Философско-эстетические учения Николая Фёдорова и Льва Толстого также представляют собой оригинальную реакцию на философию Шопенгауэра. И Фёдоров, и Толстой рассматривали эту философию как самоотрицание западной культуры, но Толстой искал спасение в деиндивидуализированной, опрощенной жизни, тогда как Фёдоров требовал возрождения всех индивидуальных жизней и их интеграции в общую жизнь. И Фёдоров, и Толстой связывали свои надежды с Россией.

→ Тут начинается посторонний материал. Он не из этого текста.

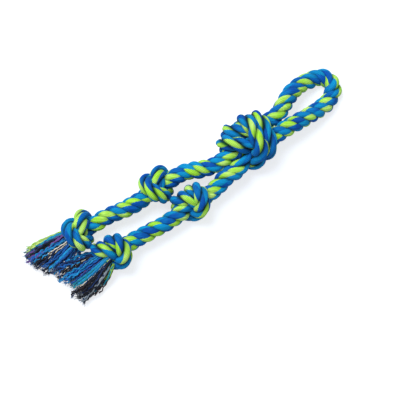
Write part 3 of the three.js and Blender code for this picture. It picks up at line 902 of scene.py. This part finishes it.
studio = {
    # The floor's blue-grey colour is a painted reflection of the blue rope, seen only where the floor is in
    # shade.
    "floor": "#acb6c6",
    "floorSize": 6,          # metres
    "floorDrop": 0.0005,     # below the toy
    "floorGlow": 0.7,        # only what the camera sees, so the floor is as white as a sweep
    "world": 0.42,
    "worldSeen": 1.0,
    "key": 2.6,
    "keyAngle": 38,
    "keyFrom": (-0.15, 0.55, 1.15),   # the upper left of the picture, and above
}


def seenDirectly(tree):
    # 1 for what the camera sees, straight or in or through a surface, and 0 for what only gives light.
    rays = addNode(tree, "ShaderNodeLightPath", {}, {})
    seen = addNode(tree, "ShaderNodeMath", {"operation": "MAXIMUM"},
                   {0: rays.outputs["Is Camera Ray"], 1: rays.outputs["Is Glossy Ray"]})
    return addNode(tree, "ShaderNodeMath", {"operation": "MAXIMUM"},
                   {0: seen.outputs[0], 1: rays.outputs["Is Transmission Ray"]}).outputs[0]


def addFloor():
    # A sweep of pale paper, matt, tinted blue-grey as a painted reflection of the blue rope where it lies
    # in shade.
    material = bpy.data.materials.new("paleSweep")
    material.use_nodes = True
    tree = material.node_tree
    tree.nodes.clear()
    glow = addNode(tree, "ShaderNodeMath", {"operation": "MULTIPLY"},
                   {0: seenDirectly(tree), 1: studio["floorGlow"]})
    matt = addNode(tree, "ShaderNodeBsdfDiffuse", {}, {"Color": linearColour(studio["floor"])})
    light = addNode(tree, "ShaderNodeEmission", {}, {"Strength": glow.outputs[0]})
    both = addNode(tree, "ShaderNodeAddShader", {}, {0: matt.outputs[0], 1: light.outputs[0]})
    addNode(tree, "ShaderNodeOutputMaterial", {}, {"Surface": both.outputs[0]})
    bpy.ops.object.select_all(action="DESELECT")
    bpy.ops.mesh.primitive_plane_add(size=studio["floorSize"], location=(0, 0, -studio["floorDrop"]))
    floor = bpy.context.object
    floor.name = "studioFloor"
    floor.data.materials.append(material)


def addLight():
    world = bpy.data.worlds.new("studioWorld")
    bpy.context.scene.world = world
    world.use_nodes = True
    tree = world.node_tree
    tree.nodes.clear()
    strength = addNode(tree, "ShaderNodeMapRange", {},
                       {"Value": seenDirectly(tree), "To Min": studio["world"],
                        "To Max": studio["worldSeen"]})
    sky = addNode(tree, "ShaderNodeBackground", {},
                  {"Color": linearColour("#ffffff"), "Strength": strength.outputs[0]})
    addNode(tree, "ShaderNodeOutputWorld", {}, {"Surface": sky.outputs[0]})

    lamp = bpy.data.lights.new("softKey", "SUN")
    lamp.energy = studio["key"]
    lamp.angle = math.radians(studio["keyAngle"])
    key = bpy.data.objects.new("softKey", lamp)
    key.rotation_mode = "QUATERNION"
    key.rotation_quaternion = Vector(studio["keyFrom"]).to_track_quat("Z", "Y")
    bpy.context.scene.collection.objects.link(key)


addFloor()
addLight()
print("studio set")
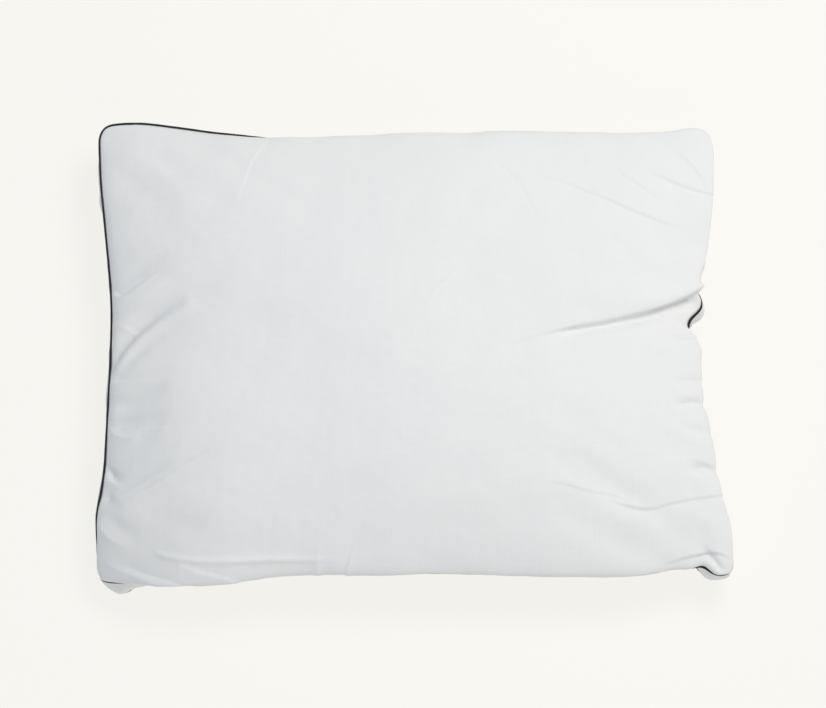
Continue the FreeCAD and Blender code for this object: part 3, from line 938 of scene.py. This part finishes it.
def join_line():
    """The gusset's upright line of points at the middle of the rear side, moved just beside the join."""
    wall = points_of(case)[used_by(case.data, GUSSET)]
    column = wall[(wall[:, 1] > 0) & (np.abs(wall[:, 0]) < 2)]
    column = column[np.argsort(column[:, 2])][1:-1]
    column[:, 0] = JOIN_STITCHES_BESIDE
    return column


stitch_row("join_stitches", join_line(), stitch=2.4, gap=0.7, radius=0.28, material=sewing_thread,
           node="gusset_join_stitching")

PIPE_POINTS = 1100
PIPE_SHARE = 0.82  # of the CAD's radius, for a strip pulled tight round its cord
THREAD_RADIUS = 0.25
STITCHES_IN = 2  # from the seam line
STITCHES_OFF = 1.2  # from the seam line towards the middle of the gusset


def waves(count):
    """A number of whole waves round a piping, with a value for each of its points."""
    return np.sin(np.arange(PIPE_POINTS) * math.tau * count / PIPE_POINTS)


for level, part in (("top", UPPER), ("bottom", LOWER)):
    loop = seam_loop(case.data, part)
    if part == LOWER:
        loop = loop[::-1]
    line = evened(points_of(case)[loop], PIPE_POINTS, 8)
    along, out = loop_frame(line)
    between = evened(normals_of(case)[loop], PIPE_POINTS, 12)
    between /= np.linalg.norm(between, axis=1, keepdims=True)
    centre = line + between * PIPING_OUT
    centre[:, 2] = np.maximum(centre[:, 2], PIPING_RADIUS + 0.4)
    pipe = PIPING_RADIUS * PIPE_SHARE * (1 + 0.03 * waves(130) + 0.02 * waves(47))
    tube(f"{level}_piping", centre, pipe, 14, bias_cloth, f"{level}_piping_cover")
    tube(f"{level}_cord", centre, CORD_RADIUS, 8, cord_cotton, f"{level}_piping_cord")
    down = -STITCHES_OFF if part == UPPER else STITCHES_OFF
    inside = line - out * STITCHES_IN + np.array([0, 0, down])
    thread = THREAD_RADIUS * (1 + 0.5 * np.abs(waves(400)))
    tube(f"{level}_stitches", inside, thread, 6, sewing_thread, f"{level}_seam_stitching")
bpy.data.objects.remove(case)


# ------------------------------------------------------------------ floor, light and camera


def floor_paper():
    """Pale, faintly mottled paper that glows a little, so that shadows on it stay light."""
    material = bpy.data.materials.new("floor_paper")
    material.use_nodes = True
    nodes, links = material.node_tree.nodes, material.node_tree.links
    shader = nodes["Principled BSDF"]
    mottle = nodes.new("ShaderNodeTexNoise")
    mottle.inputs["Scale"].default_value = 3
    tint = nodes.new("ShaderNodeMix")
    tint.data_type = "RGBA"
    tint.inputs["A"].default_value = (0.17, 0.168, 0.162, 1)
    tint.inputs["B"].default_value = (0.19, 0.187, 0.181, 1)
    links.new(mottle.outputs["Fac"], tint.inputs["Factor"])
    links.new(tint.outputs["Result"], shader.inputs["Base Color"])
    shader.inputs["Roughness"].default_value = 1
    shader.inputs["Specular IOR Level"].default_value = 0
    shader.inputs["Emission Color"].default_value = (1, 0.99, 0.945, 1)
    shader.inputs["Emission Strength"].default_value = 0.78
    return material


FLOOR_REACH = 3000
floor = make_object("floor", [(FLOOR_REACH * x, FLOOR_REACH * y, 0) for x, y in CORNERS], [(0, 1, 2, 3)])
floor.data.materials.append(floor_paper())


def area_light(name, place, size, power, colour):
    """A square light that faces the pillow. Its place and size are in metres, and its power is in watts."""
    light = bpy.data.lights.new(name, "AREA")
    light.size, light.energy, light.color = size, power, colour
    lamp = bpy.data.objects.new(name, light)
    lamp.location = place
    lamp.rotation_euler = (Vector((0, 0, 0)) - lamp.location).to_track_quat("-Z", "Y").to_euler()
    bpy.context.scene.collection.objects.link(lamp)


SKY_LEFT = [0.44 * share for share in (0.86, 0.94, 1.08)]
SKY_RIGHT = [0.66 * share for share in (0.98, 0.985, 0.98)]


def studio_sky():
    """A plain sky, dimmer and cooler on the left."""
    world = bpy.data.worlds.new("studio")
    world.use_nodes = True
    sky, join = world.node_tree.nodes, world.node_tree.links.new
    sideways = sky.new("ShaderNodeSeparateXYZ")
    join(sky.new("ShaderNodeTexCoord").outputs["Generated"], sideways.inputs[0])
    rightness = sky.new("ShaderNodeMapRange")
    rightness.inputs["From Min"].default_value = -1
    join(sideways.outputs["X"], rightness.inputs["Value"])
    colour = sky.new("ShaderNodeMix")
    colour.data_type = "RGBA"
    colour.inputs["A"].default_value = (*SKY_LEFT, 1)
    colour.inputs["B"].default_value = (*SKY_RIGHT, 1)
    join(rightness.outputs["Result"], colour.inputs["Factor"])
    join(colour.outputs["Result"], sky["Background"].inputs["Color"])
    bpy.context.scene.world = world


ELEVATION = math.radians(77)
DISTANCE = 2.9  # metres from the camera to where it looks
LENS = 122  # millimetres
AIM = Vector((0.003, 0, 0.075))


def photo_camera():
    """The photo's camera, in front of the pillow and almost straight above it."""
    camera = bpy.data.cameras.new("camera")
    camera.lens = LENS
    eye = bpy.data.objects.new("camera", camera)
    eye.location = AIM + DISTANCE * Vector((0, -math.cos(ELEVATION), math.sin(ELEVATION)))
    eye.rotation_euler = (AIM - eye.location).to_track_quat("-Z", "Y").to_euler()
    bpy.context.scene.collection.objects.link(eye)
    bpy.context.scene.camera = eye


area_light("key", Vector((0.55, 0.55, 1.9)), 0.7, 17.5, (1.0, 0.985, 0.96))
area_light("fill", Vector((0.2, -1.3, 1.5)), 0.9, 2.5, (1.0, 0.99, 0.97))
studio_sky()
photo_camera()
bpy.context.scene.view_settings.view_transform = "Standard"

Учение Ницше пришло в Россию в тот самый момент, когда русская философская мысль предложила «оптимистическое», позитивное истолкование шопенгауэровской мировой воли, которая составляет философскую основу ницшеанства. В этом контексте «Рождение трагедии из духа музыки» стало первой работой Ницше, которая приобрела значительную популярность в России. В русской философии эпохи символизма ницшеанское «дионисийское начало» объединялось со славянофильской соборностью — единением людей в любви и свободе — и соловьёвской концепцией Софии; фактически это понятие стало шифром для обозначения России, несущей разрушение и в то же время обновление западной культуре. Однако хотя ницшеанское дионисийство было встречено в России с полным одобрением, его идея «сверхчеловека» (или, в терминологии русского религиозного ренессанса, «человекобога») была в значительной степени отвергнута или, по крайней мере, понята как опасное заблуждение на пути, ведущем к целостности соловьёвского Богочеловека, — заблуждение, обусловленное западным рационализмом и индивидуализмом, которые теория сверхчеловека заново утверждала и увековечивала, лишая Россию ее эсхатологической победы.